■ Written task
Emit the entire listing verbatim.

* start Information shown *

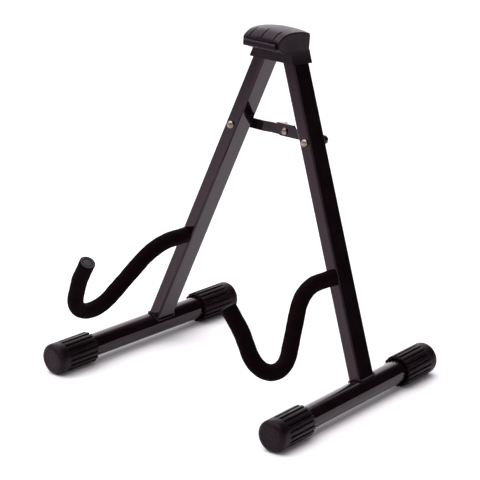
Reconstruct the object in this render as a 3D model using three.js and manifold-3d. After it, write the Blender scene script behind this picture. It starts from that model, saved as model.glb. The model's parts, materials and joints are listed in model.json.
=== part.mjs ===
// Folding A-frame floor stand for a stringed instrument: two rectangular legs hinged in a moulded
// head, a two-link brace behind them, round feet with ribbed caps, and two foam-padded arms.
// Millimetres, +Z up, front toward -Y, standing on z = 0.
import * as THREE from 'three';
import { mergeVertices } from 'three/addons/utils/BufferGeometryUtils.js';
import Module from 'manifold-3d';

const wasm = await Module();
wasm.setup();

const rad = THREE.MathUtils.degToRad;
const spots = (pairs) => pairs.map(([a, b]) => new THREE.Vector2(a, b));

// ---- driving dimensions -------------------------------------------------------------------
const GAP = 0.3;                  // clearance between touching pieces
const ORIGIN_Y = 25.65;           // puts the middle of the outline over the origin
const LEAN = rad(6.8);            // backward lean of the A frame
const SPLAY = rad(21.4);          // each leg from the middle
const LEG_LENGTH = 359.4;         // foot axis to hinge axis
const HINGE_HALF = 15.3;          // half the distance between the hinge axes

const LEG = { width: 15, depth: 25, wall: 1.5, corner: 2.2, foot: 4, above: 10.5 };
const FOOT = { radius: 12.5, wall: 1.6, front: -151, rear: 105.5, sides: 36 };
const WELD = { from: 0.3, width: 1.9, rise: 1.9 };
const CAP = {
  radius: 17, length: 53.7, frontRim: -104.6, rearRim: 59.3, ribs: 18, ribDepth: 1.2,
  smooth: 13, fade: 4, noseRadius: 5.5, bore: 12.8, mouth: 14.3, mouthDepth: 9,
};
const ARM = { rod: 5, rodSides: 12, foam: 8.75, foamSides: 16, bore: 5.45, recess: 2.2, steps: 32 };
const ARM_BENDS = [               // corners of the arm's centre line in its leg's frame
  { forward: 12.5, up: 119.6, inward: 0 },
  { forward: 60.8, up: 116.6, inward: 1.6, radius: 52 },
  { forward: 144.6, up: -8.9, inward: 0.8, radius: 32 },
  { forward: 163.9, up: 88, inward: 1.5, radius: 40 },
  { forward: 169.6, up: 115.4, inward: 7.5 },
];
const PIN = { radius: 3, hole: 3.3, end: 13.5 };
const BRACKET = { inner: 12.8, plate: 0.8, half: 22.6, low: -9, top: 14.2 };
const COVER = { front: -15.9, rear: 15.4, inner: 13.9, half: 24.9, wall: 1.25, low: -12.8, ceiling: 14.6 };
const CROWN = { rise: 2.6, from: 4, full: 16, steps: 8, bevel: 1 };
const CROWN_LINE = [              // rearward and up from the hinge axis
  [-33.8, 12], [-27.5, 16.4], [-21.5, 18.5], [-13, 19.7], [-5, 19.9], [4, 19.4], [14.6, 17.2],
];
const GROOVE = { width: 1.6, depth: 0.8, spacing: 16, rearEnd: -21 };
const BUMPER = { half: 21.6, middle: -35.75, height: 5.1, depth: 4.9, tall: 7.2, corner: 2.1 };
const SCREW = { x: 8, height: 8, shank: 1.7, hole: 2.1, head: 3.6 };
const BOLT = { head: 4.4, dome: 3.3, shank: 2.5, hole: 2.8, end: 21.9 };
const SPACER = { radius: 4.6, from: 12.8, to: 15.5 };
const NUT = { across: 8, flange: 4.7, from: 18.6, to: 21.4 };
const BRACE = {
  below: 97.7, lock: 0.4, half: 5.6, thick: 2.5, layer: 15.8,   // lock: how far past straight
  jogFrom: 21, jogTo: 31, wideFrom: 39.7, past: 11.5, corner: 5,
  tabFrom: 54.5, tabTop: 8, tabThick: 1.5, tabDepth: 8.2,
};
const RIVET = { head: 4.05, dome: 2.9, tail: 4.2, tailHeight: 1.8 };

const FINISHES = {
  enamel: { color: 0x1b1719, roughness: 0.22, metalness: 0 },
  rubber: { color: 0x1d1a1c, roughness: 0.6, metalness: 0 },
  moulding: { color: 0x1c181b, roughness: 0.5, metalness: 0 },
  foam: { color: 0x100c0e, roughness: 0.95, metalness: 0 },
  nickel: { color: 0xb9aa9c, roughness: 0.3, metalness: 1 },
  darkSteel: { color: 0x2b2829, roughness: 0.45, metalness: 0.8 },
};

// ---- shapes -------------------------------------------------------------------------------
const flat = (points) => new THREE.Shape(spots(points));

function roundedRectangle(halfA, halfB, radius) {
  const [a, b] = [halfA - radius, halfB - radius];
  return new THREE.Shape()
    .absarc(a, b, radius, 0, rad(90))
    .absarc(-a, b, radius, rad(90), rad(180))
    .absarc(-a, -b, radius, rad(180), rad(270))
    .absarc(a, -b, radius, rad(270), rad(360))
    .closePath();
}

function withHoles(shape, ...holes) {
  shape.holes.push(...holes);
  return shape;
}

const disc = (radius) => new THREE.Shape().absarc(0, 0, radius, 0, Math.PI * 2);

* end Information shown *

■ Solution to this problem
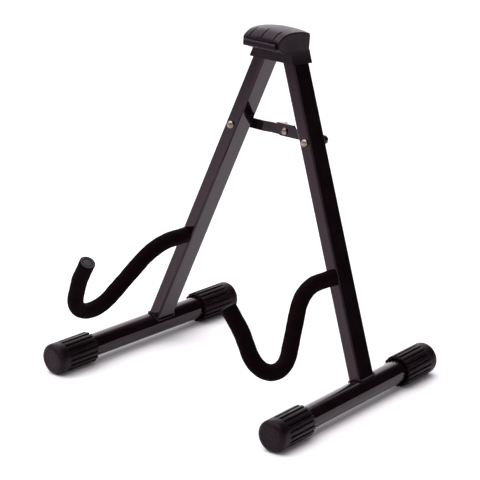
Reconstruct the object in this render as a 3D model using three.js and manifold-3d. After it, write the Blender scene script behind this picture. It starts from that model, saved as model.glb. The model's parts, materials and joints are listed in model.json.
=== part.mjs ===
// Folding A-frame floor stand for a stringed instrument: two rectangular legs hinged in a moulded
// head, a two-link brace behind them, round feet with ribbed caps, and two foam-padded arms.
// Millimetres, +Z up, front toward -Y, standing on z = 0.
import * as THREE from 'three';
import { mergeVertices } from 'three/addons/utils/BufferGeometryUtils.js';
import Module from 'manifold-3d';

const wasm = await Module();
wasm.setup();

const rad = THREE.MathUtils.degToRad;
const spots = (pairs) => pairs.map(([a, b]) => new THREE.Vector2(a, b));

// ---- driving dimensions -------------------------------------------------------------------
const GAP = 0.3;                  // clearance between touching pieces
const ORIGIN_Y = 25.65;           // puts the middle of the outline over the origin
const LEAN = rad(6.8);            // backward lean of the A frame
const SPLAY = rad(21.4);          // each leg from the middle
const LEG_LENGTH = 359.4;         // foot axis to hinge axis
const HINGE_HALF = 15.3;          // half the distance between the hinge axes

const LEG = { width: 15, depth: 25, wall: 1.5, corner: 2.2, foot: 4, above: 10.5 };
const FOOT = { radius: 12.5, wall: 1.6, front: -151, rear: 105.5, sides: 36 };
const WELD = { from: 0.3, width: 1.9, rise: 1.9 };
const CAP = {
  radius: 17, length: 53.7, frontRim: -104.6, rearRim: 59.3, ribs: 18, ribDepth: 1.2,
  smooth: 13, fade: 4, noseRadius: 5.5, bore: 12.8, mouth: 14.3, mouthDepth: 9,
};
const ARM = { rod: 5, rodSides: 12, foam: 8.75, foamSides: 16, bore: 5.45, recess: 2.2, steps: 32 };
const ARM_BENDS = [               // corners of the arm's centre line in its leg's frame
  { forward: 12.5, up: 119.6, inward: 0 },
  { forward: 60.8, up: 116.6, inward: 1.6, radius: 52 },
  { forward: 144.6, up: -8.9, inward: 0.8, radius: 32 },
  { forward: 163.9, up: 88, inward: 1.5, radius: 40 },
  { forward: 169.6, up: 115.4, inward: 7.5 },
];
const PIN = { radius: 3, hole: 3.3, end: 13.5 };
const BRACKET = { inner: 12.8, plate: 0.8, half: 22.6, low: -9, top: 14.2 };
const COVER = { front: -15.9, rear: 15.4, inner: 13.9, half: 24.9, wall: 1.25, low: -12.8, ceiling: 14.6 };
const CROWN = { rise: 2.6, from: 4, full: 16, steps: 8, bevel: 1 };
const CROWN_LINE = [              // rearward and up from the hinge axis
  [-33.8, 12], [-27.5, 16.4], [-21.5, 18.5], [-13, 19.7], [-5, 19.9], [4, 19.4], [14.6, 17.2],
];
const GROOVE = { width: 1.6, depth: 0.8, spacing: 16, rearEnd: -21 };
const BUMPER = { half: 21.6, middle: -35.75, height: 5.1, depth: 4.9, tall: 7.2, corner: 2.1 };
const SCREW = { x: 8, height: 8, shank: 1.7, hole: 2.1, head: 3.6 };
const BOLT = { head: 4.4, dome: 3.3, shank: 2.5, hole: 2.8, end: 21.9 };
const SPACER = { radius: 4.6, from: 12.8, to: 15.5 };
const NUT = { across: 8, flange: 4.7, from: 18.6, to: 21.4 };
const BRACE = {
  below: 97.7, lock: 0.4, half: 5.6, thick: 2.5, layer: 15.8,   // lock: how far past straight
  jogFrom: 21, jogTo: 31, wideFrom: 39.7, past: 11.5, corner: 5,
  tabFrom: 54.5, tabTop: 8, tabThick: 1.5, tabDepth: 8.2,
};
const RIVET = { head: 4.05, dome: 2.9, tail: 4.2, tailHeight: 1.8 };

const FINISHES = {
  enamel: { color: 0x1b1719, roughness: 0.22, metalness: 0 },
  rubber: { color: 0x1d1a1c, roughness: 0.6, metalness: 0 },
  moulding: { color: 0x1c181b, roughness: 0.5, metalness: 0 },
  foam: { color: 0x100c0e, roughness: 0.95, metalness: 0 },
  nickel: { color: 0xb9aa9c, roughness: 0.3, metalness: 1 },
  darkSteel: { color: 0x2b2829, roughness: 0.45, metalness: 0.8 },
};

// ---- shapes -------------------------------------------------------------------------------
const flat = (points) => new THREE.Shape(spots(points));

function roundedRectangle(halfA, halfB, radius) {
  const [a, b] = [halfA - radius, halfB - radius];
  return new THREE.Shape()
    .absarc(a, b, radius, 0, rad(90))
    .absarc(-a, b, radius, rad(90), rad(180))
    .absarc(-a, -b, radius, rad(180), rad(270))
    .absarc(a, -b, radius, rad(270), rad(360))
    .closePath();
}

function withHoles(shape, ...holes) {
  shape.holes.push(...holes);
  return shape;
}

const disc = (radius) => new THREE.Shape().absarc(0, 0, radius, 0, Math.PI * 2);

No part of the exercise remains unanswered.